One 5 1/2 pound chicken, preferably with neck and feet, or a smaller dressed chicken plus extra wings to equal 5 1/2 pound
About 4 quarts cold water
1 large carrot, peeled, in 2-inch chunks
1 celery rib, leaves removed, in 2-inch chunks
1 large onion, root end trimmed, peeled and quartered
1 1/2 teaspoons kosher or sea salt

Remove the giblets from the chicken, if included. Don't remove the lump of fat you find inside the cavity; it will add flavor. Rinse the chicken. Cut the two breast halves off the carcass and reserve for another use. Slash the leg and thigh muscles to encourage the release of flavor. Cut off the feet and neck, if the bird has them.

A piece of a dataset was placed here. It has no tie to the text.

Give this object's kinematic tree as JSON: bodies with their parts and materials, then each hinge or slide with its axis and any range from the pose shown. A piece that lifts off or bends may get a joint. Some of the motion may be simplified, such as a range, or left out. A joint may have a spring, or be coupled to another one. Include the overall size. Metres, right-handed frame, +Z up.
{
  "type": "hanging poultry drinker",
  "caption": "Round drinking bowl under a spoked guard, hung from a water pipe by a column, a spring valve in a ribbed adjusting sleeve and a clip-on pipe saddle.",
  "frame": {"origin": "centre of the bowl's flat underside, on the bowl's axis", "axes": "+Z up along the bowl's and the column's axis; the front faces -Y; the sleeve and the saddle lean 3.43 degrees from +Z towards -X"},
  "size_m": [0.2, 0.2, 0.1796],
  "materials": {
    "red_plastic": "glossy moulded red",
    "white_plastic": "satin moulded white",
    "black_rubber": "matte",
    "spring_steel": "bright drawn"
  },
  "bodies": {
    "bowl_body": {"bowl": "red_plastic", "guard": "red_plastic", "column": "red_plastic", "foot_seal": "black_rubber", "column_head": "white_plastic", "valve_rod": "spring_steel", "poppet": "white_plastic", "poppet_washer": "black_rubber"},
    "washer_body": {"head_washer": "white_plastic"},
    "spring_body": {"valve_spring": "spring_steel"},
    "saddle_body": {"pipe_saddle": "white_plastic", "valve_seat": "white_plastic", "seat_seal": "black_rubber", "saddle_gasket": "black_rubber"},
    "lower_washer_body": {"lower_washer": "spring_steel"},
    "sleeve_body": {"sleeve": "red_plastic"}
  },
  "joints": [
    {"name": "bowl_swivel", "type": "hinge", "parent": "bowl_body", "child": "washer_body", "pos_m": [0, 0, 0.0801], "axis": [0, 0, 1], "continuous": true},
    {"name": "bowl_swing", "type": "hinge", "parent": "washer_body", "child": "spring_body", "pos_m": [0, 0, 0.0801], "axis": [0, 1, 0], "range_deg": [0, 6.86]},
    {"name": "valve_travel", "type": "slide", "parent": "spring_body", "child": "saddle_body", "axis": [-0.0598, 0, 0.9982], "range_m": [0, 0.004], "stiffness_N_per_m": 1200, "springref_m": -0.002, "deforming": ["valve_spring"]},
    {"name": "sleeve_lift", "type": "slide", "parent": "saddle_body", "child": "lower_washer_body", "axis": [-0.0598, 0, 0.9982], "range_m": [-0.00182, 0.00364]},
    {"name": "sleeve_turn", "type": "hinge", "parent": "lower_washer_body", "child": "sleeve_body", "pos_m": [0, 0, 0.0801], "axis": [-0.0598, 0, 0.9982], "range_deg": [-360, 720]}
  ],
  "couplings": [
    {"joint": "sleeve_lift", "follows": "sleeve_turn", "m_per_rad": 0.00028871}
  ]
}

Place the feet, neck and carcass in an 8- to 10-quart stockpot. Add the cold water. If it doesn't cover the chicken, don't add more. Instead, remove the chicken and cut off the legs and wings at the joints, then replace all the parts in the pot, arranging them so they sit low enough to be submerged.

Bring to a simmer over high heat and skim the foam. Stir the chicken under once just to allow the last of the foam to rise, then reduce the heat and skim the foam carefully, leaving behind any fat. Add the vegetables and salt and stir them under. Return to a gentle simmer and adjust the heat to maintain it. Cook without stirring until the broth has a rich, bright, chickeny flavor, about 4 hours.

Turn off the heat and let the stock settle for 1 minute, then pour through a wide strainer. Tipping the hot, heavy pot can be awkward. Start by ladling the stock into the strainer until the pot is light enough to lift and tip. For a clearer stock, restrain through a fine-mesh sieve. Cool to room temperature, then cover and refrigerate or freeze in freezer containers.